*THE EXERCISE*. Repeat only the lines from the one containing "# Gauze: one" through the one containing "cad_parts[node].hide_render = cad_parts[node].hide_viewport", exactly as written, both ends included.

*DATA EXCERPT*.
..........

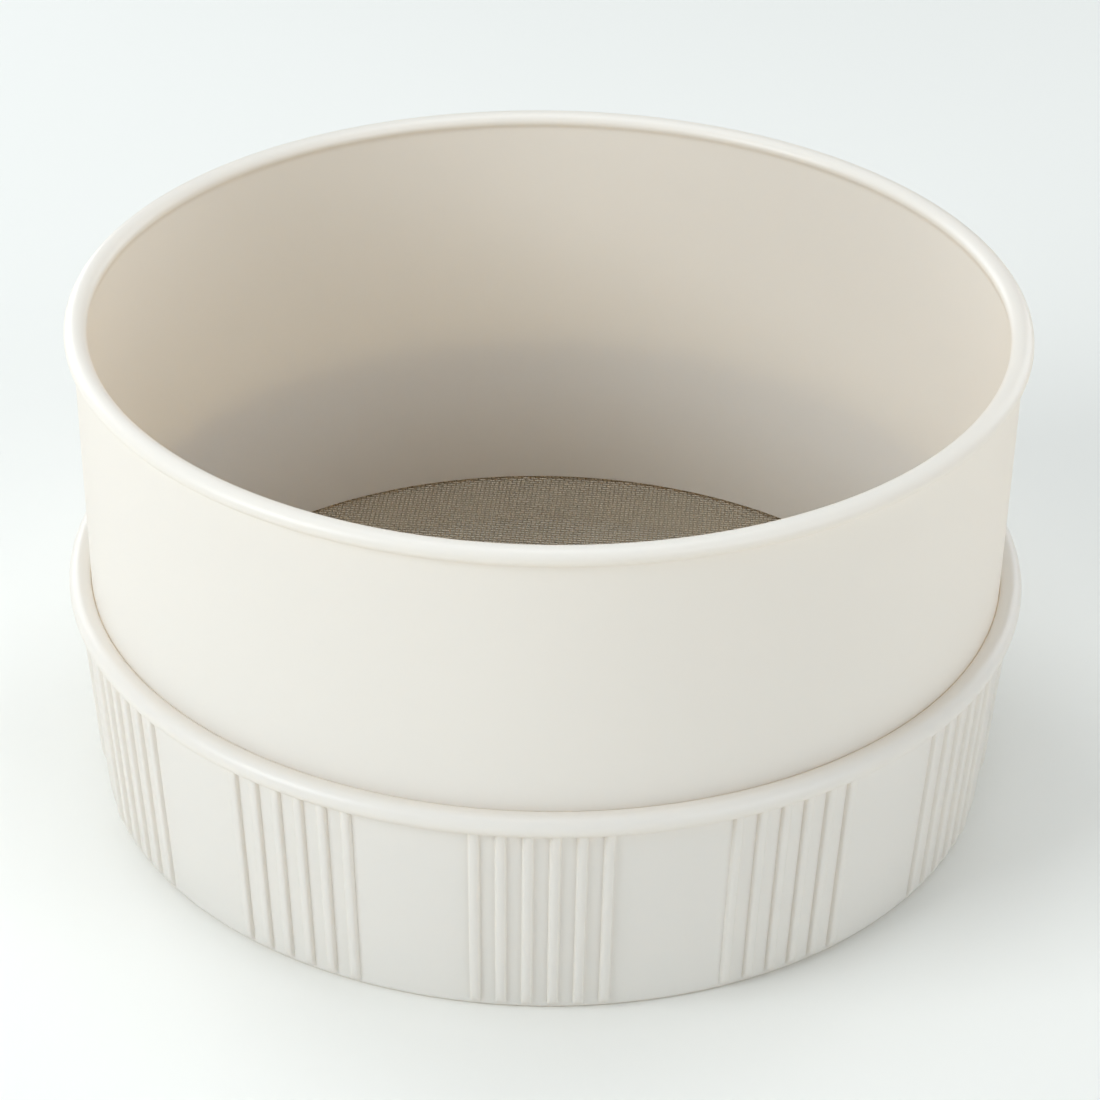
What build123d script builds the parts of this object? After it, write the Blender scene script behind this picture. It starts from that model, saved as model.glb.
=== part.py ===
"""Drum sieve of two nested plastic rings that clamp a disc of wire gauze.

The frame has its origin on the table, on the axis of the rings, with +Z up.
The upper ring stands in the lower one. Its foot presses the edge of the gauze
onto a ledge inside the lower ring, and both walls taper there like a wedge.
"""

import os
from math import cos, hypot, radians, sin, tan

from build123d import *

os.makedirs("parts", exist_ok=True)

# Whole sieve
total_height = 113.3 * MM
gauze_clear_height = 12.2 * MM  # from the table to the underside of the gauze
slip_clearance = 0.20 * MM  # between the upper wall and the lower ring's bead
seat_clearance = 0.25 * MM  # round the clamped edge of the gauze and in the wedge
bead_sides = 12  # flats that stand for the round of a bead's section

# Upper ring
rim_diameter = 210.0 * MM
rim_bead_height = 4.0 * MM
rim_overhang = 1.8 * MM  # that the bead stands outside the wall
rim_inner_lip = 0.4 * MM  # that the bead stands inside the wall
upper_wall = 2.8 * MM  # under the bead
upper_tip_wall = 1.65 * MM  # at the end that presses on the gauze
upper_tip_edge = 0.35 * MM
upper_draft = 0.7  # degrees, on the outer face

# Lower ring
lower_ring_height = 51.75 * MM
lower_bead_diameter = 4.8 * MM
lower_wall = 1.9 * MM
lower_taper = 4.1  # degrees
foot_outer_edge = 1.0 * MM
foot_inner_edge = 0.5 * MM

# Grip ribs on the lower ring
rib_groups = 12
ribs_in_group = 6
rib_spacing = 3.03  # degrees between neighbours
rib_height = 1.0 * MM  # that a rib stands out of the wall
rib_root = 0.06 * MM  # that the middle of its bar lies inside the wall
rib_fade = 0.8 * MM  # slant at its lower end
rib_sides = 6  # flats of the bar, which is about 2.4 mm wide at the wall

# Wire gauze, as a net of few gaps with the open share of the fine weave
gauze_thickness = 0.46 * MM  # one wire, so that the net weighs what the weave does
gauze_border = 1.2 * MM  # plain edge that shows inside the upper ring
net_pitch = 12.2 * MM
strand_share = 0.42  # wire to pitch, as in the weave


def bead_outline(radius, z, width, height):
    """Corners of a bead's oval section, about a point of the turned section."""
    turns = [radians(360 * side / bead_sides) for side in range(bead_sides)]
    return [(radius + width / 2 * cos(turn), z + height / 2 * sin(turn)) for turn in turns]


# Upper ring: radii of its faces at a height, from the rim downwards
rim_radius = rim_diameter / 2
rim_bead_width = rim_overhang + upper_wall + rim_inner_lip
rim_bead_radius = rim_radius - rim_bead_width / 2
rim_bead_z = total_height - rim_bead_height / 2


def upper_outer(z):
    """Radius of the upper ring's straight outer face."""
    return rim_radius - rim_overhang - (rim_bead_z - z) * tan(radians(upper_draft))


# Lower ring: its bead closes on the upper wall, and its wall leans in from there
lower_bead_inner = upper_outer(lower_ring_height) + slip_clearance
lower_bead_radius = lower_bead_inner + lower_bead_diameter / 2
lower_bead_z = lower_ring_height - lower_bead_diameter / 2


def lower_outer(z):
    """Radius of the lower ring's outer face, between the ribs."""
    return lower_bead_radius - (lower_bead_z - z) * tan(radians(lower_taper))


def lower_inner(z):
    """Radius of the lower ring's bore, above the ledge."""
    return lower_outer(z) - lower_wall


def wedge(z):
    """Radius of the upper ring's tapered end, which follows the lower bore."""
    return lower_inner(z) - seat_clearance


# Heights and radii where the gauze is clamped
ledge_z = gauze_clear_height - seat_clearance
upper_tip_z = gauze_clear_height + gauze_thickness + seat_clearance
wedge_top_z = (upper_outer(0) - wedge(0)) / (tan(radians(lower_taper)) - tan(radians(upper_draft)))
bore_radius = wedge(upper_tip_z) - upper_tip_wall
gauze_radius = lower_inner(gauze_clear_height) - seat_clearance

# Upper ring: one turned section, with an oval bead along its rim
with BuildPart() as upper_ring:
    with BuildSketch(Plane.XZ) as upper_section:
        with BuildLine():
            Polyline(
                (bore_radius, upper_tip_z),
                (wedge(upper_tip_z), upper_tip_z),
                (wedge(wedge_top_z), wedge_top_z),
                (rim_radius - rim_overhang, rim_bead_z),
                (rim_radius - rim_overhang - upper_wall, rim_bead_z),
                close=True,
            )
        make_face()
        chamfer(upper_section.vertices().group_by(Axis.Y)[0], length=upper_tip_edge)
        with BuildLine():
            Polyline(*bead_outline(rim_bead_radius, rim_bead_z, rim_bead_width, rim_bead_height), close=True)
        make_face()
    revolve(axis=Axis.Z)
upper_ring.part.label = "upper_ring"

# Lower ring without its ribs: bead, tapered wall, ledge and foot
with BuildPart() as plain_ring:
    with BuildSketch(Plane.XZ) as lower_section:
        with BuildLine():
            Polyline(
                (bore_radius, 0),
                (lower_outer(0), 0),
                (lower_outer(lower_bead_z), lower_bead_z),
                (lower_inner(lower_bead_z), lower_bead_z),
                (lower_inner(ledge_z), ledge_z),
                (bore_radius, ledge_z),
                close=True,
            )
        make_face()
        foot_corners = lower_section.vertices().group_by(Axis.Y)[0].sort_by(Axis.X)
        chamfer(foot_corners[0], length=foot_inner_edge)
        chamfer(foot_corners[-1], length=foot_outer_edge)
        with BuildLine():
            Polyline(
                *bead_outline(lower_bead_radius, lower_bead_z, lower_bead_diameter, lower_bead_diameter),
                close=True,
            )
        make_face()
    revolve(axis=Axis.Z)

# One grip rib: a bar along the taper, half sunk in the wall, whose lower end fades out
rib_sink = rib_root / cos(radians(lower_taper))
with BuildPart() as rib:
    with BuildLine() as rib_path:
        Line(
            (lower_outer(foot_outer_edge) - rib_sink, 0, foot_outer_edge),
            (lower_outer(lower_bead_z) - rib_sink, 0, lower_bead_z),
        )
    with BuildSketch(Plane(rib_path.line @ 0, x_dir=(-1, 0, 0), z_dir=rib_path.line % 0)):
        RegularPolygon(rib_root + rib_height, rib_sides, major_radius=False, rotation=180 / rib_sides)
    sweep()
    chamfer(rib.faces().sort_by(Axis.Z)[0].edges(), length=rib_fade)

# Lower ring: groups of ribs round the wall, the first of them facing -Y
group_angle = (ribs_in_group - 1) * rib_spacing
with BuildPart() as rib_group:
    with PolarLocations(0, ribs_in_group, -90 - group_angle / 2, group_angle, endpoint=True):
        add(rib.part)

with BuildPart() as lower_ring:
    add(plain_ring.part)
    with PolarLocations(0, rib_groups):
        add(rib_group.part, clean=False)
lower_ring.part.label = "lower_ring"

# Gauze: one flat face with square gaps, clipped along a plain border
net_radius = bore_radius - gauze_border
net_reach = int(net_radius / net_pitch)
net_places = [
    (column * net_pitch, row * net_pitch)
    for column in range(-net_reach, net_reach + 1)
    for row in range(-net_reach, net_reach + 1)
    if hypot(column, row) * net_pitch < net_radius
]
with BuildSketch() as gaps:
    with Locations(*net_places):
        Rectangle(net_pitch * (1 - strand_share), net_pitch * (1 - strand_share))
    Circle(net_radius, mode=Mode.INTERSECT)
with BuildPart() as gauze:
    with BuildSketch(Plane.XY.offset(gauze_clear_height)):
        Circle(gauze_radius)
        add(gaps.sketch, mode=Mode.SUBTRACT)
    extrude(amount=gauze_thickness)
gauze.part.label = "gauze"

print("gaps in the net:", len(net_places))
export_step(upper_ring.part, "parts/upper_ring.step")
export_step(lower_ring.part, "parts/lower_ring.step")
export_step(gauze.part, "parts/gauze.step")
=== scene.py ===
"""Drum sieve: two nested off-white plastic rings that clamp a disc of woven wire gauze."""

from math import cos, pi, radians, sin, tan

import bpy
import numpy as np
from mathutils import Matrix, Vector


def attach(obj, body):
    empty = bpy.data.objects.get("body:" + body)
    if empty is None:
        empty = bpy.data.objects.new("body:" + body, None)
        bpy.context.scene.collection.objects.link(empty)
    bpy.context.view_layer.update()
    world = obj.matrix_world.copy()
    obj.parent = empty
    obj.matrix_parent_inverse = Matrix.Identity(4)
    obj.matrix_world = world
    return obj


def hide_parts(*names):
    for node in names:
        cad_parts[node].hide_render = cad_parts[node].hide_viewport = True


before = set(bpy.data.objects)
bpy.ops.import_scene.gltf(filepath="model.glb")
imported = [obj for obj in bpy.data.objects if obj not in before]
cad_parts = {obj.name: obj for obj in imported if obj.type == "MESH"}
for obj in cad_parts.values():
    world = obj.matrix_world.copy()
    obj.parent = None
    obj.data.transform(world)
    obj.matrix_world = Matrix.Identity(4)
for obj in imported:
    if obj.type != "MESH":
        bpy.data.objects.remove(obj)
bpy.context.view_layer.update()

MM = 0.001

# Sizes of the upper ring's section, in mm, as in the CAD part
rim_radius = 105.0
total_height = 113.3
bead_half_width = 2.5
bead_half_height = 2.0
rim_bead_radius = rim_radius - bead_half_width
rim_bead_z = total_height - bead_half_height
rim_overhang = 1.8  # that the bead stands outside the wall
upper_wall = 2.8
upper_draft = tan(radians(0.7))
tip_z = 12.91  # the end that presses on the gauze
tip_wall = 1.65

# Sizes of the lower ring's section and the gauze, in mm, as in the CAD part
lower_bead_half = 2.4
lower_ring_height = 51.75
lower_bead_z = lower_ring_height - lower_bead_half
lower_taper = tan(radians(4.1))
lower_wall = 1.9
ledge_z = 11.95
gauze_z = 12.43  # middle of the weave
slip_clearance = 0.2  # between the upper wall and the lower ring's bead
seat_clearance = 0.25  # in the wedge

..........

*FULL OUTPUT*.
# Gauze: one flat face with square gaps, clipped along a plain border
net_radius = bore_radius - gauze_border
net_reach = int(net_radius / net_pitch)
net_places = [
    (column * net_pitch, row * net_pitch)
    for column in range(-net_reach, net_reach + 1)
    for row in range(-net_reach, net_reach + 1)
    if hypot(column, row) * net_pitch < net_radius
]
with BuildSketch() as gaps:
    with Locations(*net_places):
        Rectangle(net_pitch * (1 - strand_share), net_pitch * (1 - strand_share))
    Circle(net_radius, mode=Mode.INTERSECT)
with BuildPart() as gauze:
    with BuildSketch(Plane.XY.offset(gauze_clear_height)):
        Circle(gauze_radius)
        add(gaps.sketch, mode=Mode.SUBTRACT)
    extrude(amount=gauze_thickness)
gauze.part.label = "gauze"

print("gaps in the net:", len(net_places))
export_step(upper_ring.part, "parts/upper_ring.step")
export_step(lower_ring.part, "parts/lower_ring.step")
export_step(gauze.part, "parts/gauze.step")
=== scene.py ===
"""Drum sieve: two nested off-white plastic rings that clamp a disc of woven wire gauze."""

from math import cos, pi, radians, sin, tan

import bpy
import numpy as np
from mathutils import Matrix, Vector


def attach(obj, body):
    empty = bpy.data.objects.get("body:" + body)
    if empty is None:
        empty = bpy.data.objects.new("body:" + body, None)
        bpy.context.scene.collection.objects.link(empty)
    bpy.context.view_layer.update()
    world = obj.matrix_world.copy()
    obj.parent = empty
    obj.matrix_parent_inverse = Matrix.Identity(4)
    obj.matrix_world = world
    return obj


def hide_parts(*names):
    for node in names:
        cad_parts[node].hide_render = cad_parts[node].hide_viewport = True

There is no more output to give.